Verse is… in many ways like games… The net is just a nuisance; the white lines are silly and unreasonable: all they do is to make some lovely hard hits count as ‘out’. But without them? I suppose you could just swipe the ball where you felt inclined… But actually the most beautiful, graceful and determined strokes are made by those who have learned to obey the rules and still hit the ball with force.

A lovely analogy indeed, but not Tolkien’s own: here, Tolkien actually plays on a well-known and very quotable line by Robert Frost: ‘Writing free verse is like playing tennis with the net down’. Frost, like Tolkien, was a great believer in formal poetry and its adherence to metre, rhythm, and other sound effects (including rhyming) and many of his poems are memorable because of the masterful way he combines form and content. Frosts’s quote dismisses ‘free verse’ as poetry without any rules (an overgeneralization, to make a point) and Tolkien builds on that to describe the sort of (formal) poetry he liked to write: alliterative verse, rhyming couplets, and numerous poems with complex rhyming schemes, unusual metres, etc.

References:

Coston, Paula (2014) ‘Tolkien on writing… and me’, Writing Magazine, August 2014, pp. 12-14.

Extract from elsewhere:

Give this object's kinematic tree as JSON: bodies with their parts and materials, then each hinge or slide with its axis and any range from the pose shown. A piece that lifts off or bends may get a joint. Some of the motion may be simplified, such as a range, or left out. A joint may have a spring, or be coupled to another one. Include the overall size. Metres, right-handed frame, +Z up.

Frost, Robert (1935) Address to Milton Academy. [Public Lecture, Milton Academy, Massachusetts]. 17 May.

Hall, Alaric and Kaislaniemi, Samuli (2013) ‘“You tempt me grievously to a mythological essay”: J. R. R. Tolkien’s correspondence with Arthur Ransome”, pp. 261-80 in Tyrkkö, J., Timofeeva, O., and Salenius, M. (eds) Ex Philologia Lux: Essays in Honour of Leena Kahlas-Tarkka. Mémoires de la Société Néophilologique XC. Helsinki: Société Néophilologique.

Kipling, Rudyard (1906) Puck of Pook’s Hill. London: Macmillan & Co.

Tolkien, J.R.R. (1983) The Monsters and the Critics and Other Essays, edited by Christopher Tolkien. London: George Allen & Unwin.